Joshua Barber – Stifel Nicolaus

Okay. Would you plan on giving further disclosure, maybe once the investments close, on what exactly is collateralizing those loans?

Ken Riis

Yeah. We're thinking about that right now, actually. And once they close, looking in at the next press release, maybe we could look -- add a little bit more disclosure about what we're buying and so forth. And we plan on doing that.

Joshua Barber – Stifel Nicolaus

Yeah. I think that would be great. One last question, can you talk about the restricted cash at each of the CDOs, please?

Brian Sigman

Sure, I have that. And this is to tie into the OC, this is $55 million was at CDO VIII at the end of the quarter $65 million -- I'm sorry, May 4th, $65 million on CDO IX and $32 million on CDO X.

Joshua Barber – Stifel Nicolaus

Okay. And that $32 million that's still remaining or at least once that has been invested into some of those new loans, you’re pretty confident that the OC will be okay, now that those watch list assets are gone?

Brian Sigman

Yeah. Like, I -- Ken did say that. But also keep in mind that sometimes when we buy these mez debt at par, we can put them in CDOs VIII and IX they sit very well into the loan deals and those two deals have a lot of OC cushion. They are not as sensitive to buying things at discount.

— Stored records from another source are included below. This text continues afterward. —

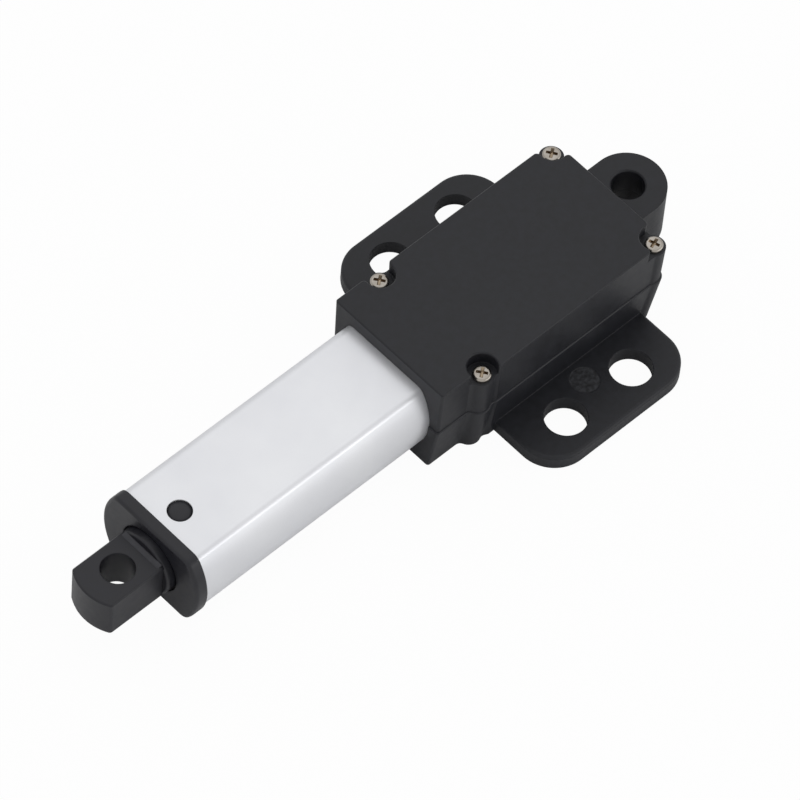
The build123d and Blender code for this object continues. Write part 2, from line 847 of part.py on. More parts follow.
def ball_groove():
    middle = bearing_rear_x + bearing_width / 2
    ring = Plane(origin=(middle, 0, axis_z), x_dir=(0, 1, 0), z_dir=(1, 0, 0))
    return ring * Torus(ball_pitch_radius, ball_radius + ball_gap)


def make_bearing_inner_race():
    end = bearing_rear_x + bearing_width
    race = round_x(journal_radius + bearing_race_thickness, bearing_rear_x, end)
    race -= bore_x(journal_radius + bearing_fit, bearing_rear_x, end)
    return race - ball_groove()


def make_bearing_outer_race():
    end = bearing_rear_x + bearing_width
    race = round_x(bearing_radius, bearing_rear_x, end)
    race -= bore_x(bearing_radius - bearing_race_thickness, bearing_rear_x, end)
    return race - ball_groove()


def make_bearing_balls():
    middle = bearing_rear_x + bearing_width / 2
    balls = []
    for index in range(ball_count):
        angle = 2 * math.pi * index / ball_count
        y = ball_pitch_radius * math.cos(angle)
        z = axis_z + ball_pitch_radius * math.sin(angle)
        balls.append(Pos(middle, y, z) * Sphere(ball_radius))
    return Compound(children=balls)


def make_thrust_washer():
    start = bearing_rear_x - thrust_washer_thickness
    washer = round_x(thrust_washer_radius, start, bearing_rear_x)
    return washer - bore_x(journal_radius + bearing_fit, start, bearing_rear_x)


def make_motor_can():
    can = along_x(motor_section(0), motor_rear_x, motor_front_x)
    can -= along_x(motor_section(-motor_can_wall), motor_rear_x - past, motor_front_x - motor_can_wall)
    return can - bore_x(motor_bush_radius, motor_front_x - motor_can_wall, motor_front_x)


def make_motor_end_cap():
    plug_end = motor_rear_x + motor_cap_depth
    cap = along_x(motor_section(-motor_cap_inset), cap_back_x, motor_rear_x)
    cap += along_x(motor_section(-motor_can_wall - motor_cap_gap), motor_rear_x, plug_end)
    return cap - bore_x(motor_bush_radius, cap_back_x, plug_end)


def motor_bush(start):
    end = start + motor_bush_length
    bush = round_x(motor_bush_radius - press_gap, start, end)
    return bush - bore_x(motor_shaft_radius + motor_bush_gap, start, end)


def make_motor_bushes():
    starts = (cap_back_x + motor_bush_inset, motor_front_x - motor_bush_depth)
    return Compound(children=[motor_bush(start) for start in starts])


def make_motor_terminals():
    rear = cap_back_x - terminal_thickness
    top = axis_z + terminal_height / 2
    tabs = []
    for side in (-1, 1):
        y = side * terminal_y
        tab = box_between(rear, cap_back_x, y - terminal_half_width, y + terminal_half_width,
                          top - terminal_height, top)
        tabs.append(tab - bore_x(terminal_hole_radius, rear, cap_back_x, y, top - terminal_hole_inset))
    return Compound(children=tabs)


# A ring sector in the (y, z) plane, centred on a direction in degrees
def ring_sector(inner, outer, middle, half_angle):
    reach = 3 * outer
    low = math.radians(middle - half_angle)
    high = math.radians(middle + half_angle)
    fan = [(0, 0), (reach * math.cos(low), reach * math.sin(low)),
           (reach * math.cos(math.radians(middle)), reach * math.sin(math.radians(middle))),
           (reach * math.cos(high), reach * math.sin(high))]
    ring = Circle(outer) - Circle(inner)
    return ring & make_face(Polyline(*fan, close=True))


def make_motor_magnets():
    outer = motor_radius - motor_can_wall - magnet_gap
    magnets = []
    for middle in (0, 180):
        arc = ring_sector(magnet_inner_radius, outer, middle, magnet_half_angle)
        magnets.append(along_x(arc, magnet_start_x, magnet_start_x + magnet_length))
    return Compound(children=magnets)


def make_motor_brushes():
    rear = motor_rear_x + motor_cap_depth
    front = commutator_start_x + commutator_length - brush_end_gap
    half = brush_height / 2
    brushes = []
    for side in (-1, 1):
        near = commutator_radius + brush_gap
        low, high = sorted((side * near, side * (near + brush_thickness)))
        brushes.append(box_between(rear, front, low, high, axis_z - half, axis_z + half))
    return Compound(children=brushes)


def make_motor_shaft():
    return round_x(motor_shaft_radius, cap_back_x + motor_shaft_inset, motor_pinion_x + motor_pinion_width)


def make_armature_core():
    section = Circle(hub_radius)
    arm_reach = armature_radius - pole_shoe_depth / 2
    for pole in range(3):
        section += Rot(0, 0, 120 * pole) * (Pos(arm_reach / 2, 0) * Rectangle(arm_reach, pole_width))
        inner = armature_radius - pole_shoe_depth
        section += ring_sector(inner, armature_radius, 120 * pole, pole_shoe_half_angle)
    end = armature_start_x + armature_length
    core = along_x(section, armature_start_x, end)
    return core - bore_x(motor_shaft_radius + press_gap, armature_start_x, end)


def make_armature_windings():
    inner = hub_radius + coil_hub_gap
    shoe_inside = armature_radius - pole_shoe_depth - coil_gap
    outer = math.sqrt(shoe_inside ** 2 - coil_half_width ** 2)
    start = armature_start_x - coil_overhang
    end = armature_start_x + armature_length + coil_overhang
    coil = box_between(start, end, inner, outer, -coil_half_width, coil_half_width)
    coil = fillet(coil.edges().filter_by(Axis.Y), coil_edge_radius)
    coil -= box_between(armature_start_x - coil_gap, armature_start_x + armature_length + coil_gap,
                        inner - past, outer + past, -pole_width / 2 - coil_gap, pole_width / 2 + coil_gap)
    return Compound(children=[Pos(0, 0, axis_z) * Rot(120 * pole, 0, 0) * coil for pole in range(3)])


def make_commutator():
    end = commutator_start_x + commutator_length
    body = round_x(commutator_radius, commutator_start_x, end)
    body -= bore_x(motor_shaft_radius + press_gap, commutator_start_x, end)
    slot_section = Pos(commutator_radius, 0) * Rectangle(2 * commutator_slot_depth, commutator_slot)
    for slot in range(3):
        cut = along_x(slot_section, commutator_start_x - past, end + past)
        body -= cut.rotate(Axis((0, 0, axis_z), (1, 0, 0)), 120 * slot + 60)
    return body


def make_switch_board():
    end = plug_rear_x + board_plug_depth - board_end_gap
    return box_between(
        board_start_x, end, board_y - board_thickness, board_y,
        axis_z - board_half_height, axis_z + board_half_height,
    )


# A switch lies on the board's inner face and its button points to the cam
def make_limit_switch(cam_face_x, toward):
    button_tip = cam_face_x - toward * switch_cam_gap
    body_face = button_tip - toward * switch_button_length
    low, high = sorted((body_face, body_face - toward * switch_length))
    body = box_between(low, high, board_y, board_y + switch_height,
                       axis_z - switch_half_width, axis_z + switch_half_width)
    low, high = sorted((body_face, button_tip))
    middle_y = board_y + switch_height / 2
    body += box_between(low, high, middle_y - switch_button_half, middle_y + switch_button_half,
                        axis_z - switch_button_half, axis_z + switch_button_half)
    return body


def make_board_diodes():
    start = board_start_x + diode_inset
    outside = board_y - board_thickness
    diodes = []
    for side in (-1, 1):
        z = axis_z + side * diode_half_spacing
        diodes.append(box_between(
            start, start + diode_length, outside - diode_height, outside,
            z - diode_half_width, z + diode_half_width,
        ))
    return Compound(children=diodes)


def make_wire_gland():
    start = gland_seat_x - gland_flange_thickness
    web_end = gland_seat_x + gland_web
    end = web_end + gland_inner_flange
    neck = gland_neck_radius - press_gap
    return turned([
        (start, gland_bore_radius), (start, gland_flange_radius - gland_flange_bevel),
        (start + gland_flange_bevel, gland_flange_radius),
        (gland_seat_x, gland_flange_radius), (gland_seat_x, neck), (web_end, neck),
        (web_end, gland_flange_radius), (end, gland_flange_radius), (end, gland_bore_radius),
    ], gland_y, gland_z)


parts = {
    "upper_shell": make_upper_shell(),
    "lower_shell": make_lower_shell(),
    "housing_screws": make_housing_screws(),
    "outer_tube": make_outer_tube(),
    "front_cap": make_front_cap(),
    "wiper_ring": make_wiper_ring(),
    "wire_gland": make_wire_gland(),
    "push_rod": make_push_rod(),
    "rod_end": make_rod_end(),
    "rod_end_pin": make_rod_end_pin(),
    "nut_carrier": make_nut_carrier(),
    "drive_nut": make_drive_nut(),
    "lead_screw": make_lead_screw(),
    "output_gear": make_output_gear(),
    "thrust_washer": make_thrust_washer(),
    "bearing_inner_race": make_bearing_inner_race(),
    "bearing_outer_race": make_bearing_outer_race(),
    "bearing_balls": make_bearing_balls(),
    "bearing_block": make_bearing_block(),
    "bearing_retainer": make_bearing_retainer(),
    "compound_gear_1": make_compound_gear(
        0, centre_distance, 180 + half_tooth, 180, pinion_width, arbor_radius + gear_bore_gap),
    "compound_gear_2": make_compound_gear(
        1, 0, half_tooth, 0, pinion_width, tail_radius + gear_bore_gap),
    "compound_gear_3": make_compound_gear(
        2, centre_distance, 180 + half_tooth, 180, last_pinion_width, arbor_radius + gear_bore_gap),
    "gear_arbor": make_gear_arbor(),
    "gear_plate_rear": make_gear_plate(motor_front_x, motor_bush_radius + plate_hole_gap),
    "gear_plate_front": make_gear_plate(front_plate_x, journal_radius + plate_hole_gap),
    "gear_pillars": make_gear_pillars(),
    "motor_can": make_motor_can(),
    "motor_end_cap": make_motor_end_cap(),
    "motor_bushes": make_motor_bushes(),
    "motor_terminals": make_motor_terminals(),
    "motor_magnets": make_motor_magnets(),
    "motor_brushes": make_motor_brushes(),
    "motor_shaft": make_motor_shaft(),
    "armature_core": make_armature_core(),
    "armature_windings": make_armature_windings(),
    "commutator": make_commutator(),
    "motor_pinion": make_motor_pinion(),
    "switch_board": make_switch_board(),
    "rear_limit_switch": make_limit_switch(cam_x, 1),
    "front_limit_switch": make_limit_switch(cam_x + cam_length + stroke, -1),
    "board_diodes": make_board_diodes(),
}

os.makedirs("parts", exist_ok=True)
for name, shape in parts.items():
    export_step(shape, "parts/" + name + ".step")
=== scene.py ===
import json
import math

import bmesh
import bpy
from mathutils import Matrix, Vector


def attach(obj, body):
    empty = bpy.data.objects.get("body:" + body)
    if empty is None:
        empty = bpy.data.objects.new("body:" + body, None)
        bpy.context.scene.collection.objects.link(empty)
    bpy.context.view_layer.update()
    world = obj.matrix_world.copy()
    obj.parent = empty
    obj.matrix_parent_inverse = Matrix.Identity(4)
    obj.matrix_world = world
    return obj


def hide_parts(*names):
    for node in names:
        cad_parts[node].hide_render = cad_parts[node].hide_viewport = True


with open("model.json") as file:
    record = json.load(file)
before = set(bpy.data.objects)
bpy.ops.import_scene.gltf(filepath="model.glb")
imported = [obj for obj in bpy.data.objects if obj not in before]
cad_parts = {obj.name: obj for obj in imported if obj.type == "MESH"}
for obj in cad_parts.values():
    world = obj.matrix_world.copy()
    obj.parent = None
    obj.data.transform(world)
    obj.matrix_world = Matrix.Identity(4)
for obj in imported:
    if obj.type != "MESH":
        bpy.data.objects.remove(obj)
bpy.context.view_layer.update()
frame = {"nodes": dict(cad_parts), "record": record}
nodes = frame["nodes"]
mm = 0.001
scene = bpy.context.scene
scene.view_settings.view_transform = "Standard"


# Colour and node helpers
def toLinear(hexColour):
    parts = [int(hexColour[start:start + 2], 16) / 255 for start in (1, 3, 5)]
    return [part / 12.92 if part <= 0.04045 else ((part + 0.055) / 1.055) ** 2.4 for part in parts] + [1.0]


def addNode(tree, kind, values=None, links=None, **settings):
    node = tree.nodes.new(kind)
    for name, value in settings.items():
        setattr(node, name, value)
    for socket, value in (values or {}).items():
        node.inputs[socket].default_value = value
    for socket, source in (links or {}).items():
        tree.links.new(source, node.inputs[socket])
    return node


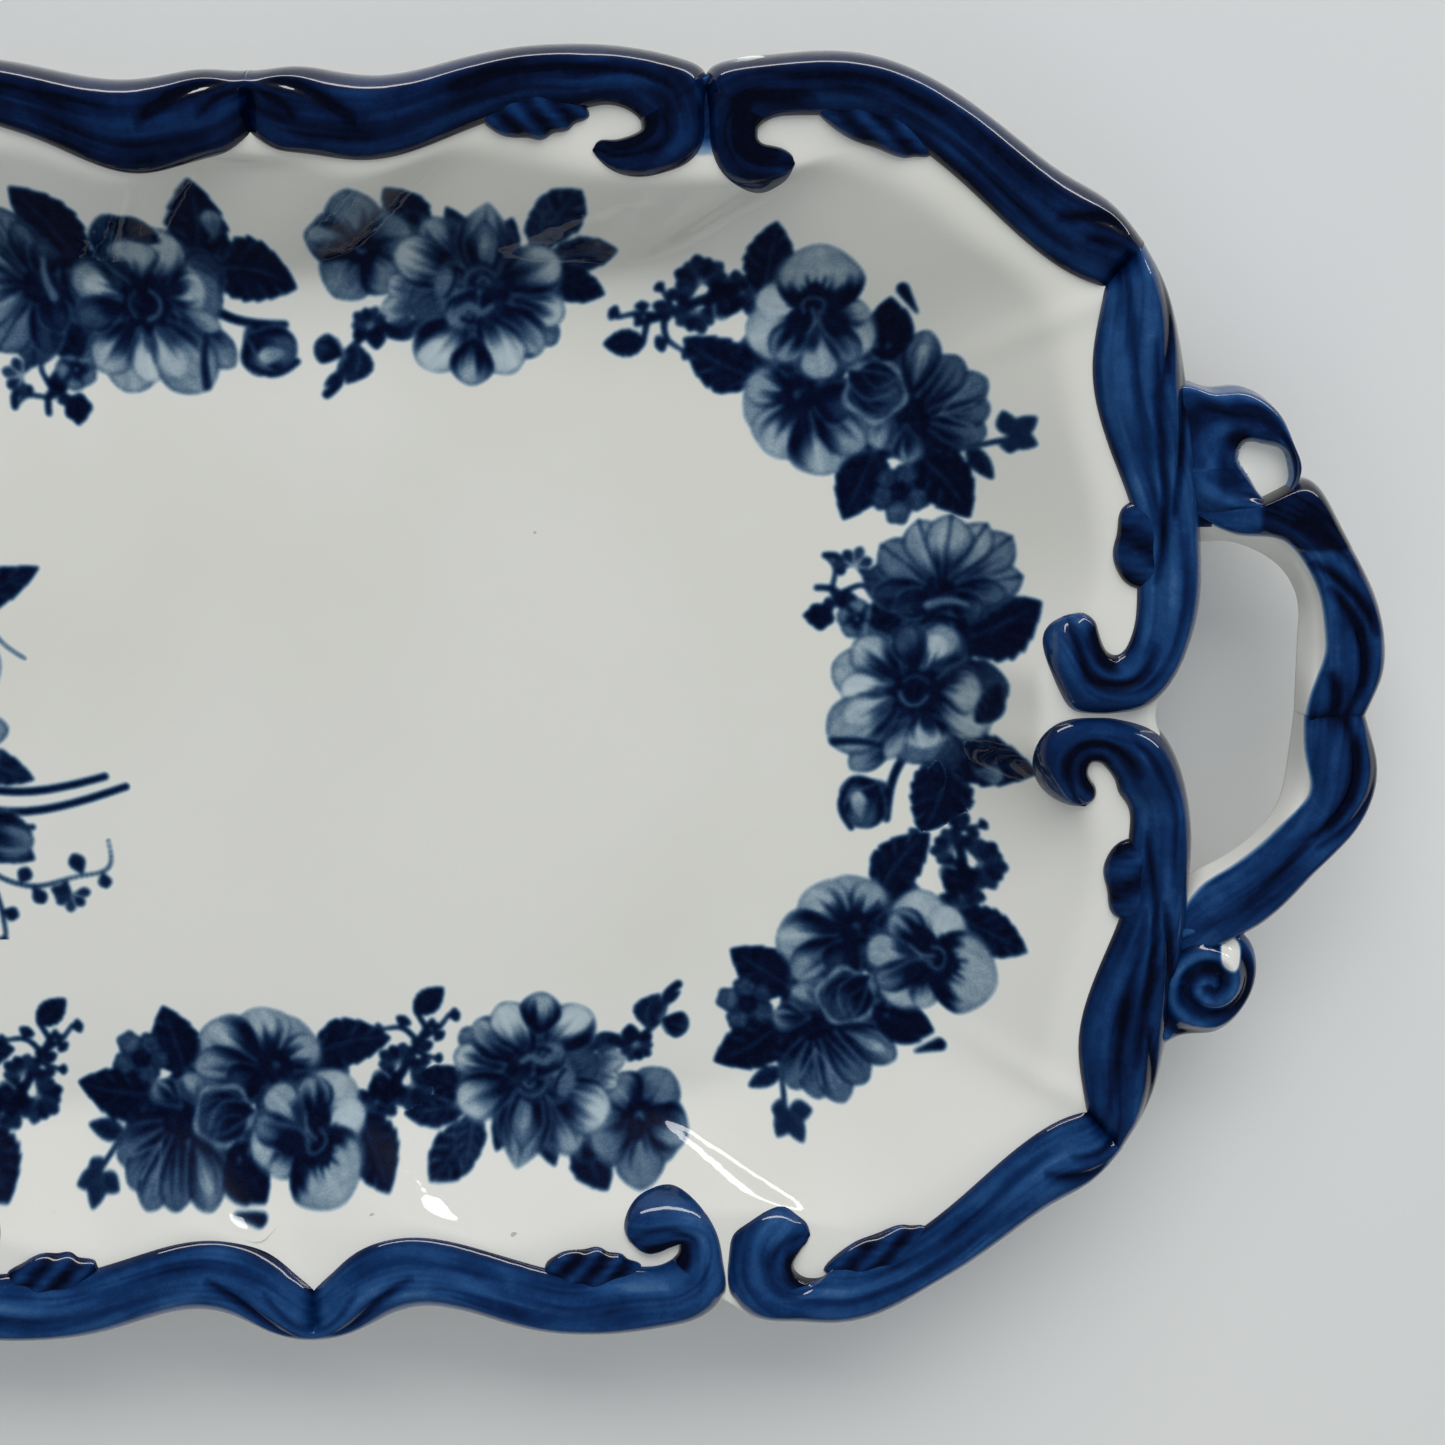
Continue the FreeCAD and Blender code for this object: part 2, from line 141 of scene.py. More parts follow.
# Handle bows on the right-hand end; the volute outlines run round their own eyes.
UPPER_BOW = [
    ((212.5, 27.4), (213, 34)),
    ((218.4, 27.6), (219, 34.4)),
    ((222.8, 27.4), (227, 35)),
    ((227.3, 25.6), (233.8, 37.6)),
    ((231.6, 22), (238.8, 31.8)),
    ((233.8, 17.2), (242.2, 25.6)),
    ((234, 12.5), (245.6, 19)),
    ((234, 8), (247.6, 11.5)),
    ((234, 4), (247.5, 5.4)),
    ((234, 0.8), (246.2, 1.8)),
    ((234, -1.3), (245, -1.3)),
]
LOWER_BOW = [
    ((234, -0.6), (245, -0.6)),
    ((233.7, -4), (246, -4)),
    ((233.1, -9), (247.2, -9)),
    ((232.3, -14), (246.6, -15)),
    ((230, -18.8), (243.2, -21.4)),
    ((226, -22.8), (238.4, -26.6)),
    ((221.6, -25.6), (233.8, -31.8)),
    ((217.8, -27.6), (229, -36)),
    ((214.5, -30.4), (223.6, -39)),
    ((210.5, -34.5), (217.5, -43.5)),
]
UPPER_VOLUTE = [
    (208, 36), (216, 30.6), (222, 31.2), (227.4, 33.2), (231.8, 36.8), (232.8, 39.6), (231.6, 43),
    (229.9, 47),
    (226.6, 50.6), (222.4, 52.2), (218, 52.1), (215.8, 52.8), (212, 53.4), (207, 46),
]
UPPER_EYE = [(227.5, 34.6), (231, 37.4), (230.9, 39.6), (229.9, 42.2), (226.5, 43.4), (223.6, 43.5),
    (222.6, 41.6),
             (224.6, 37.8)]
LOWER_VOLUTE = [
    (211, -34), (217.5, -33.8), (222.5, -35.6), (227, -38.6), (228.6, -44.8), (226.4, -50.8),
    (221.6, -54.8), (216, -55.4), (211, -58), (207, -45),
]

# ---------------------------------------------------------------- curves and fields


def resample(points, count, closed=False):
    """A smooth cubic curve through points, sampled evenly along its chord length."""
    p = np.array(points, float)
    if closed:
        p = np.vstack([p, p[:1]])
    t = np.concatenate([[0], np.cumsum(np.maximum(np.linalg.norm(np.diff(p, axis=0), axis=1), 1e-6))])
    return cubic(t, p, np.linspace(0, t[-1], count, endpoint=not closed), closed)


def cubic(t, p, at, closed=False):
    """Cubic spline through (t, p) at the given parameters: natural ends, or periodic."""
    n, h = len(t), np.diff(t)
    slope = np.diff(p, axis=0) / h[:, None]
    a, b = np.zeros((n, n)), np.zeros((n, p.shape[1]))
    for i in range(1, n - 1):
        a[i, i - 1 : i + 2] = h[i - 1], 2 * (h[i - 1] + h[i]), h[i]
        b[i] = 6 * (slope[i] - slope[i - 1])
    if closed:
        a[0, 0], a[0, 1], a[0, n - 2] = 2 * (h[0] + h[-1]), h[0], h[-1]
        b[0] = 6 * (slope[0] - slope[-1])
        a[n - 1, 0], a[n - 1, n - 1] = 1, -1
    else:
        a[0, 0] = a[n - 1, n - 1] = 1
    m = np.linalg.solve(a, b)
    i = np.clip(np.searchsorted(t, at, side="right") - 1, 0, n - 2)
    x, w = (at - t[i])[:, None], h[i][:, None]
    bend = (m[i + 1] - m[i]) / (6 * w)
    return p[i] + x * (slope[i] - w * (2 * m[i] + m[i + 1]) / 6) + m[i] / 2 * x**2 + bend * x**3


def all_round(quarter):
    """One quarter of an outline mirrored to the whole, counter-clockwise from the end's middle."""
    q = list(quarter)
    left_top = [(-x, y) for x, y in q[1:]]
    left_bottom = [(-x, -y) for x, y in q[-2::-1]]
    right_bottom = [(x, -y) for x, y in q[1:-1]]
    return q[::-1] + left_top + left_bottom + right_bottom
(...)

Joshua Barber – Stifel Nicolaus

Great. Thanks very much.

Brian Sigman

No problem.

Operator

There are no further questions at this time. I hand the program back over to management for any further comments or closing remarks.

Nadean Novogratz

Thanks, again, everyone for joining us today. We really appreciate it. And look forward to speaking to you next quarter. Thank you.

Operator

This concludes today's conference call. You may now disconnect.